Understand your community’s communication channels and habits
Yes, you may be a small business with the opportunity to speak in person with customers, but that doesn’t mean that you should ignore other channels. One small business owner I know shot a one-minute YouTube clip announcing the upcoming change and posted it in the company’s closed facebook group during the peak lunch hours of 12-2pm. Why? Because that’s when many of their community members have access to social media during the working day. The result? I watched the video in-between monitoring social media pages and drafted my questions that evening on the train ride home. All were answered that evening in person.

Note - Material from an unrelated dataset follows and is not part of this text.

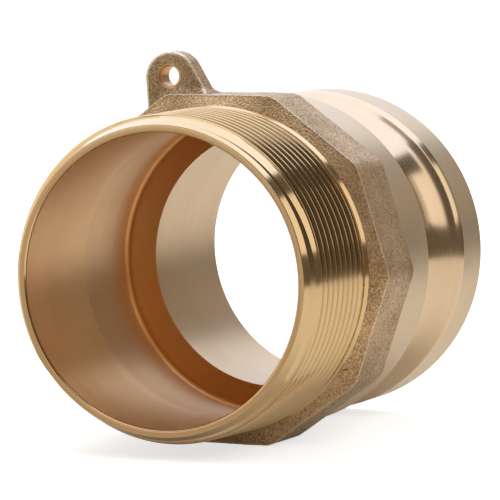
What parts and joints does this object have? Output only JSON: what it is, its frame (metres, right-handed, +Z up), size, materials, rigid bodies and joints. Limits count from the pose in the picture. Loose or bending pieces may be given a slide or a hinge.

Be clear in outlining upcoming action
As a member of a small business community, there’s nothing more frustrating than having multiple changes made. Although there may be hiccups and action necessary to tweak and refine changes as they are made within your business, do your best to plan out and anticipate the change actions and timeline and communicate this clearly to your community members so you can manage their expectations. Anticipate key points and questions and prepare collateral to answer and respond to these concerns. Be sure to also give them contact details so they can discuss problems or issues with you throughout the process.
Follow through and keep the community updated
As outlined action is completed or implemented, it’s important to follow-up with your community to let them know about your progress, and that you are being transparent in sharing the change project with them.
Invite constant feedback
Expanding on my first point, take the opportunity to invite ongoing feedback from your community in a variety of ways such as surveys or focus groups. Ask how they are finding the changes; are they experiencing difficulties, have they noticed improvements in service or product as a result of the changes? Every piece of feedback is invaluable in shaping your changes and maintaining a premium service with an engaged and satisfied community.
At the end of the day, change communication is all about making the community feel comfortable, informed and satisfied. The risk of not planning and considering this communication during change is to risk losing your community to a rival small business.
While we are creatures of habit, it’s hard to deny that one of the constants in life is change – and if we are to continue to improve as businesses and communicators, change communication is something we cannot ignore as the channels and opportunities to develop and engage communities continue to flourish and diversify.
What do you think?
Have you worked across change communication before? Do you have any best practice insights to share for small businesses looking to communicate change? Have you encountered any outstanding change communication campaigns for small or large enterprises?
I’d love to hear about your experiences and thoughts.